- _Problem description_
Consider the listing below. Extract exactly the lines from the line containing "for name, (x, width, depth, crown)" to the line containing "return (Vector(low) + Vector(high)) / 2", both included.

#### Source excerpt

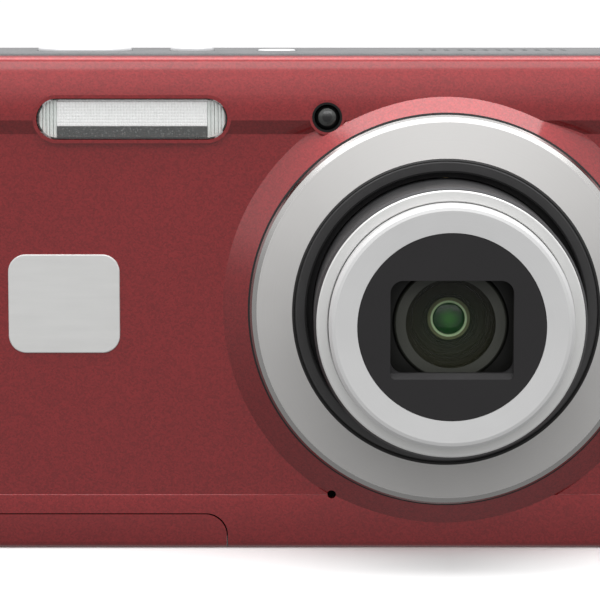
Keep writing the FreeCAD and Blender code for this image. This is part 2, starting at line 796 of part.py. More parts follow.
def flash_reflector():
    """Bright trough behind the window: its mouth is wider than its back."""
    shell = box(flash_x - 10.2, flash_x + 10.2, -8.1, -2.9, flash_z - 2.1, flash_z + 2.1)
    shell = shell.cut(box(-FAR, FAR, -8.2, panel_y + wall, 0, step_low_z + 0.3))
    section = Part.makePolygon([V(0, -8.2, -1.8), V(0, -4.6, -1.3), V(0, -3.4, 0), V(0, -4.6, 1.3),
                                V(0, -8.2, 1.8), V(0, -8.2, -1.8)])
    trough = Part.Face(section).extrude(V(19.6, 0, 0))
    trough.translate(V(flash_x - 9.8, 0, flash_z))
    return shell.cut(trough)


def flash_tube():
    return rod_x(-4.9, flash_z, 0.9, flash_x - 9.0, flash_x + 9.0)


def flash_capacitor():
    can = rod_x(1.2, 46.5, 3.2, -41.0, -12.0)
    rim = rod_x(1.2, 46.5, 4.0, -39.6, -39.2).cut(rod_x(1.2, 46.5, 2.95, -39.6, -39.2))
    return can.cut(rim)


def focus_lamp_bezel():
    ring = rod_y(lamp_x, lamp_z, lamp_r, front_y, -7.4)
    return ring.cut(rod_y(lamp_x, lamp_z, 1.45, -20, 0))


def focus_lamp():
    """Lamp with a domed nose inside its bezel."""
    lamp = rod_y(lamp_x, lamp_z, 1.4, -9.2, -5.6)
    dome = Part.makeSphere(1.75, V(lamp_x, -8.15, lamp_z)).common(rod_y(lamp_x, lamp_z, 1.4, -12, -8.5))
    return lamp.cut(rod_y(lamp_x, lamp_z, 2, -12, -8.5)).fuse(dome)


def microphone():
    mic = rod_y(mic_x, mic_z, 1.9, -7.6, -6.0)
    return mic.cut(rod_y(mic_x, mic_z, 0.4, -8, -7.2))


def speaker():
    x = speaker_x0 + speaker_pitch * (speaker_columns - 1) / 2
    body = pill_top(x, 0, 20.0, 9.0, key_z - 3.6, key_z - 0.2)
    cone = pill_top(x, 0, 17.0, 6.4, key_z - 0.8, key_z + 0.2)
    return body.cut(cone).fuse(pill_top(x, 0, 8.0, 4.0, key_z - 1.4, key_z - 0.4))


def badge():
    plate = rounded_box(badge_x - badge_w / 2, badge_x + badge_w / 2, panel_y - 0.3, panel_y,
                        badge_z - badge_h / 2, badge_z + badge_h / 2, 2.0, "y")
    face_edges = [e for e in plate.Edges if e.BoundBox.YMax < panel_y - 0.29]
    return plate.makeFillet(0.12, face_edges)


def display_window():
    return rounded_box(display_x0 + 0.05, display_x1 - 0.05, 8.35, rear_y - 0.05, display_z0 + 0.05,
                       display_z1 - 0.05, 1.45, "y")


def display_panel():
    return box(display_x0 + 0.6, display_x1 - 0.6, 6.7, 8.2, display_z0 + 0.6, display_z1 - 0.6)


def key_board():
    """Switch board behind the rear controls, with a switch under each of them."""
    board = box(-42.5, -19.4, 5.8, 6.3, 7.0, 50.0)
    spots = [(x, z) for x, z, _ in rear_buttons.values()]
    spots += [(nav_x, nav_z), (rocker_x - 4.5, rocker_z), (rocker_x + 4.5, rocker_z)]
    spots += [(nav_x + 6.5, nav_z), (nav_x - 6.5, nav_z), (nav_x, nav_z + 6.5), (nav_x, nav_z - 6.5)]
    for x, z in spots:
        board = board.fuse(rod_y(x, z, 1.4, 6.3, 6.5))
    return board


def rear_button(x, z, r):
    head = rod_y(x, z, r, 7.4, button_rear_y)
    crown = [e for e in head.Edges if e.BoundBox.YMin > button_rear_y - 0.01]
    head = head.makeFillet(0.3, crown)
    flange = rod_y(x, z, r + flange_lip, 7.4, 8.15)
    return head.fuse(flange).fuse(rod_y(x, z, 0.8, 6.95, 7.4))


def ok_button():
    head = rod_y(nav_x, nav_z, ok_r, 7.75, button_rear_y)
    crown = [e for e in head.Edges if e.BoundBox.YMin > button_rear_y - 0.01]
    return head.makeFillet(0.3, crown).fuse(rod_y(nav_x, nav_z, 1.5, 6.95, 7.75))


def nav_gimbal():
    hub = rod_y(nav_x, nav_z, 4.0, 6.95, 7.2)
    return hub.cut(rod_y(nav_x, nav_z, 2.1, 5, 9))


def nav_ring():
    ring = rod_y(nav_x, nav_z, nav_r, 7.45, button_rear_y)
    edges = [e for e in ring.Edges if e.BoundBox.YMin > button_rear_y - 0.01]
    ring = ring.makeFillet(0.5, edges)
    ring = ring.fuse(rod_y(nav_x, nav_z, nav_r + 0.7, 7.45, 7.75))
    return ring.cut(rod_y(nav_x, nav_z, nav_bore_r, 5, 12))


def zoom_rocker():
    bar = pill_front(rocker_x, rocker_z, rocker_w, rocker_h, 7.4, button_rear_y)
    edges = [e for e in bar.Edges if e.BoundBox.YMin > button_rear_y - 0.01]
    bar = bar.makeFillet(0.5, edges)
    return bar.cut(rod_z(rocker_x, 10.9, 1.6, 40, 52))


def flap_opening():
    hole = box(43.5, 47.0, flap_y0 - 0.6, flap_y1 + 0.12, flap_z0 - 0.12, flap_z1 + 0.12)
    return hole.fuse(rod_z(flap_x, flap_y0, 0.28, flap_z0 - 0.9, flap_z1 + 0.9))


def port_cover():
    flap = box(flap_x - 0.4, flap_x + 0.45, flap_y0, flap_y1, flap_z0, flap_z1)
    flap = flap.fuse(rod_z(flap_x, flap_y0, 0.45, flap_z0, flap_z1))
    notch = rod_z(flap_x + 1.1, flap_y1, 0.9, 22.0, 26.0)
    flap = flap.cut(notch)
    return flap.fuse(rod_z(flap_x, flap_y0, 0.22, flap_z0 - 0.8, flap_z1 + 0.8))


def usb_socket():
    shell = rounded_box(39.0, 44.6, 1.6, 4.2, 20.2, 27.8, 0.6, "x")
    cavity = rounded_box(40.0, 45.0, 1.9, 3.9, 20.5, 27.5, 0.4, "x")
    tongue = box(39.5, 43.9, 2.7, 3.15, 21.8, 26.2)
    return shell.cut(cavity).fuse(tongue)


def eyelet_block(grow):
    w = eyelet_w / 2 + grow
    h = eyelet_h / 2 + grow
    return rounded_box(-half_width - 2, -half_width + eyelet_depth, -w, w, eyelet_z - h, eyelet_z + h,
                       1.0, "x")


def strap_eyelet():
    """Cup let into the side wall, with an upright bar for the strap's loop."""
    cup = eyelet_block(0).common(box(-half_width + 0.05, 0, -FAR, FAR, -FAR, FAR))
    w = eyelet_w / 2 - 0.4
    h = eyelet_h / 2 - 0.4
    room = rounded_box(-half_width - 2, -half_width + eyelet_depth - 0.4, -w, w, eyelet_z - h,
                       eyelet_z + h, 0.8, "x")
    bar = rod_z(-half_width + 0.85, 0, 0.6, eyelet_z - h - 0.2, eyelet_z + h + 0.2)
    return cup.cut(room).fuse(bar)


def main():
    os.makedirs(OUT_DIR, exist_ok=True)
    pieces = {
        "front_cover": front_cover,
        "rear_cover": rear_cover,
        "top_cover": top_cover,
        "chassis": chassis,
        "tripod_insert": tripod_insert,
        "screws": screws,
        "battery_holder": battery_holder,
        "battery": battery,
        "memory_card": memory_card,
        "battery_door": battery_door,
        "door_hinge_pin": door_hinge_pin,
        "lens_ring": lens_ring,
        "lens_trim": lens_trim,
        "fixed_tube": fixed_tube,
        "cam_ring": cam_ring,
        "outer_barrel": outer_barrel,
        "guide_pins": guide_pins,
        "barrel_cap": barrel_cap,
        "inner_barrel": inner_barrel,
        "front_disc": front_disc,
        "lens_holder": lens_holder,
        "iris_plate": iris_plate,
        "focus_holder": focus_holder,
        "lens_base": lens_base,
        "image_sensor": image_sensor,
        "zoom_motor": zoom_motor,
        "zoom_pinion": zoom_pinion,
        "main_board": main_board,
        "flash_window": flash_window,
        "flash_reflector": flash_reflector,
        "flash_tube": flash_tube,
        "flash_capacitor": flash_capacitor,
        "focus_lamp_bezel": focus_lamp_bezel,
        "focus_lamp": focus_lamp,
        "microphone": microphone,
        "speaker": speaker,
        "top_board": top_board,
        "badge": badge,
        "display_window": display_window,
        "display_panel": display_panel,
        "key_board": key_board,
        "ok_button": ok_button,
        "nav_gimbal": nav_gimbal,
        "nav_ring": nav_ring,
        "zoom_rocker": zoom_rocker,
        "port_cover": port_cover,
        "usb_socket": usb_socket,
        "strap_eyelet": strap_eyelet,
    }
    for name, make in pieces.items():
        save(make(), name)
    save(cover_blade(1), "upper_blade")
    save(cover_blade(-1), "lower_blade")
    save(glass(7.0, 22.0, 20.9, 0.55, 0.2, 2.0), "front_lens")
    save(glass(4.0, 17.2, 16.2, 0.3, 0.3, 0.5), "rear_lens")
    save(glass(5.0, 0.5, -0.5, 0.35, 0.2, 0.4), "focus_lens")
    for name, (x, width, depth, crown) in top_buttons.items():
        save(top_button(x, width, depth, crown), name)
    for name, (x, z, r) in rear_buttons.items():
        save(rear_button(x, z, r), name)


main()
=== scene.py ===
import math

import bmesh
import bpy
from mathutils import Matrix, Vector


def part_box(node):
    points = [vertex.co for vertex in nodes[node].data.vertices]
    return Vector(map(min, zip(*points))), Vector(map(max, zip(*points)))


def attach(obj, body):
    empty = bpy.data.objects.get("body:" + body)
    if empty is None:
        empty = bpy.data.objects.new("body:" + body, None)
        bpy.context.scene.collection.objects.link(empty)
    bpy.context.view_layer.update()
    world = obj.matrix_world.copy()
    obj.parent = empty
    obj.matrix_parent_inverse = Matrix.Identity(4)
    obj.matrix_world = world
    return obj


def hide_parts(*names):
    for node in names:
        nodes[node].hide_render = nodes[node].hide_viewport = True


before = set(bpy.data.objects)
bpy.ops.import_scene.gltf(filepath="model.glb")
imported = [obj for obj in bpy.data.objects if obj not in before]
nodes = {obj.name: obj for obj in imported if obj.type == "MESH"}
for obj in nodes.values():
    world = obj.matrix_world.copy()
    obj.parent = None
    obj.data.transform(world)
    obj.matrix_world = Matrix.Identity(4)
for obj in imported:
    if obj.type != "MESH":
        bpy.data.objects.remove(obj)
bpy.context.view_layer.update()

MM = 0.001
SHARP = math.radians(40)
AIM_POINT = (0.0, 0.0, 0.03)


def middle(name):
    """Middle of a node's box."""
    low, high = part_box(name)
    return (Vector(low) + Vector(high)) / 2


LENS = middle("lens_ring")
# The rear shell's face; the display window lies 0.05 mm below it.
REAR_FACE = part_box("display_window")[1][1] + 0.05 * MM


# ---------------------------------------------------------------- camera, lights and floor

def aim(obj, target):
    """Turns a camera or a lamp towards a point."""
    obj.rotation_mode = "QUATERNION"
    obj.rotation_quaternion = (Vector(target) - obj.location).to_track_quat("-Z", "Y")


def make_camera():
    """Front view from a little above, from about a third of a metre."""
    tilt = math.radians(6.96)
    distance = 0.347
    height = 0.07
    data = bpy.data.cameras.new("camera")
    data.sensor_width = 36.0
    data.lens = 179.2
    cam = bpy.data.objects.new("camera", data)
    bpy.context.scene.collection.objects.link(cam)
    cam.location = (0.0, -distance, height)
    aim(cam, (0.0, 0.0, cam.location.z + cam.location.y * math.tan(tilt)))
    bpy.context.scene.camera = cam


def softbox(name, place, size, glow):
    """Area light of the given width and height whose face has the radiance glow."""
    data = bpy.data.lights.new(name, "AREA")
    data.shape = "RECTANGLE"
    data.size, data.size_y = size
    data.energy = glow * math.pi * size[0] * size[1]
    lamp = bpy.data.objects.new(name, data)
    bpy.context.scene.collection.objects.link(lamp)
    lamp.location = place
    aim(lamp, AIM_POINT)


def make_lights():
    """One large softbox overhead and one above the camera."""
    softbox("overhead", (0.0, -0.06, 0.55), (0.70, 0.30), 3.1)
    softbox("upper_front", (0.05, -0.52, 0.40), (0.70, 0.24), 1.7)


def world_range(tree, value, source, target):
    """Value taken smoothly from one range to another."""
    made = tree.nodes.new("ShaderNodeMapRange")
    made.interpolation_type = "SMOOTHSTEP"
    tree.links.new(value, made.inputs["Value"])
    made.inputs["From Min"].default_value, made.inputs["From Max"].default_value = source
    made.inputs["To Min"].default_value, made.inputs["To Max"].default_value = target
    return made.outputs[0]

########

- _Written solution_
    for name, (x, width, depth, crown) in top_buttons.items():
        save(top_button(x, width, depth, crown), name)
    for name, (x, z, r) in rear_buttons.items():
        save(rear_button(x, z, r), name)


main()
=== scene.py ===
import math

import bmesh
import bpy
from mathutils import Matrix, Vector


def part_box(node):
    points = [vertex.co for vertex in nodes[node].data.vertices]
    return Vector(map(min, zip(*points))), Vector(map(max, zip(*points)))


def attach(obj, body):
    empty = bpy.data.objects.get("body:" + body)
    if empty is None:
        empty = bpy.data.objects.new("body:" + body, None)
        bpy.context.scene.collection.objects.link(empty)
    bpy.context.view_layer.update()
    world = obj.matrix_world.copy()
    obj.parent = empty
    obj.matrix_parent_inverse = Matrix.Identity(4)
    obj.matrix_world = world
    return obj


def hide_parts(*names):
    for node in names:
        nodes[node].hide_render = nodes[node].hide_viewport = True


before = set(bpy.data.objects)
bpy.ops.import_scene.gltf(filepath="model.glb")
imported = [obj for obj in bpy.data.objects if obj not in before]
nodes = {obj.name: obj for obj in imported if obj.type == "MESH"}
for obj in nodes.values():
    world = obj.matrix_world.copy()
    obj.parent = None
    obj.data.transform(world)
    obj.matrix_world = Matrix.Identity(4)
for obj in imported:
    if obj.type != "MESH":
        bpy.data.objects.remove(obj)
bpy.context.view_layer.update()

MM = 0.001
SHARP = math.radians(40)
AIM_POINT = (0.0, 0.0, 0.03)


def middle(name):
    """Middle of a node's box."""
    low, high = part_box(name)
    return (Vector(low) + Vector(high)) / 2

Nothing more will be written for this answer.